Carolina Escobar Sarti
Alrededor de dos millones de niñas de entre 5 y 15 años edad son introducidas anualmente en el comercio sexual en todo el mundo. Hasta hace pocos años esto sucedía en mayores proporciones en Asia, pero en los últimos tiempos ha experimentado un notable incremento en América Latina.
Por ello, la trata de personas ha sido calificada por algunos como “un fenómeno criminal rentable”, definición que sociológicamente quizás sea suficiente, pero no en términos de su dimensión humana. ¿Qué niña o niño sexualmente explotado desde su infancia será, en su madurez, una persona capaz de sostenerse en pie en un mundo que le ha sido tan hostil? ¿De qué fe en la humanidad estamos hablando?
Trata de personas no es lo mismo que tráfico de personas y alrededor de estos dos términos se ha generado mucha confusión. El tráfico de personas es una violación contra el Estado, mientras la trata es una violación contra una persona. Por medio del negocio del tráfico se hace que las personas crucen fronteras sin los documentos y procedimientos requeridos por ley, mientras la trata involucra un acto contra la voluntad del individuo.
Una niña de 7 años que migra sola, por ejemplo, puede empezar su travesía de la mano de un traficante, pero durante el viaje o en el lugar de destino es obligada a entrar en una situación de trata que puede ir desde un trabajo forzoso hasta la prostitución infantil. Si el traficante tuvo que ver con ese hecho forzoso, es también un tratante. Si, en otro caso, esa niña o sus padres fueron engañados por alguien que le “arregló” a ella los papeles para que entrara a otro país legalmente, pero luego la obliga en ese otro país a prostituirse, es también un caso de trata.
En Guatemala, la trata de personas ha ido en aumento y es considerada una de las formas contemporáneas más crueles de esclavitud, un problema de carácter transnacional, un crimen de lesa humanidad y una de las peores violaciones a los derechos humanos. Y aunque vivimos aún en el paraíso de la impunidad, fue muy importante la aprobación a la Ley contra la Violencia Sexual, Explotación y Trata de Personas, que entró en vigor el 14 de abril del 2009. Esa norma tipifica y sanciona las conductas ilícitas relacionadas con la explotación y la trata de personas, y establece disposiciones mínimas en la atención y protección de las víctimas, la prevención de la problemática y la restitución de los derechos violentados.

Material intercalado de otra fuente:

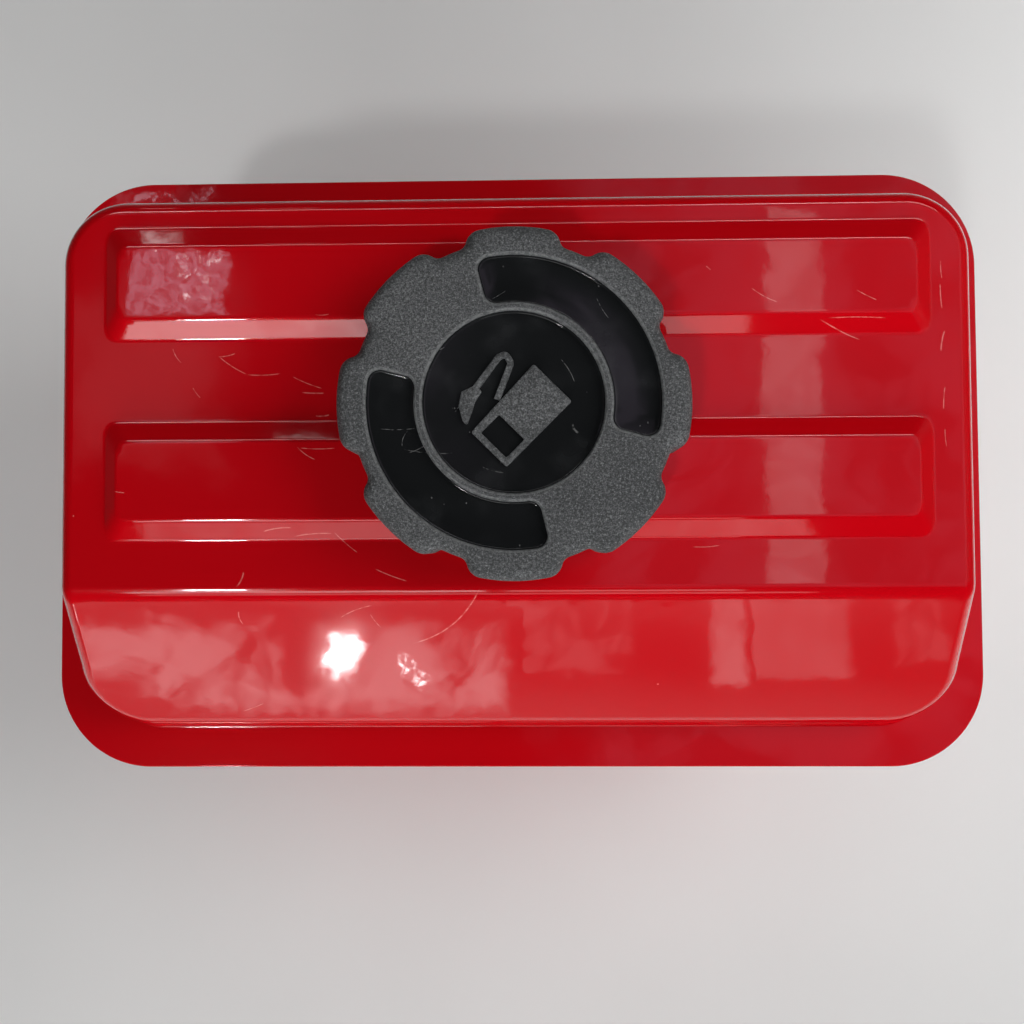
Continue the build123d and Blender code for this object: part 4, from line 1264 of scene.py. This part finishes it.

Esas mafias de tratantes no solo están en las calles, para funcionar necesitan enquistarse meticulosamente en el sistema de justicia, en instancias gubernamentales, en empresas y, por qué no, hasta en instancias de derechos humanos y en la academia. ¿O no nos recordamos de aquella red de prostitución infantil que se quebró por la mitad en un recinto universitario costarricense, hace pocos años? Por ello, la ley antes mencionada es un paso adelante en el sentido correcto, aunque las cosas caminen lento y haya que trabajar mucho en su efectiva aplicación. En ese sentido, alianzas como la que acaba de establecerse entre el Refugio de la Niñez y la Procuraduría General de la Nación son importantes para ofrecer una mejor atención a las víctimas de la violencia sexual, explotación y trata de menores de edad, así como para la persecución penal de los victimarios.
Dicen que nunca se da tanto como cuando se da esperanza, así que ante la enorme deuda que, en este sentido, hemos contraído con la niñez y adolescencia de nuestro país, habrá que levantar pactos civilizatorios del tamaño de la paz y la justicia que anhelamos, mucho más rentables que el crimen.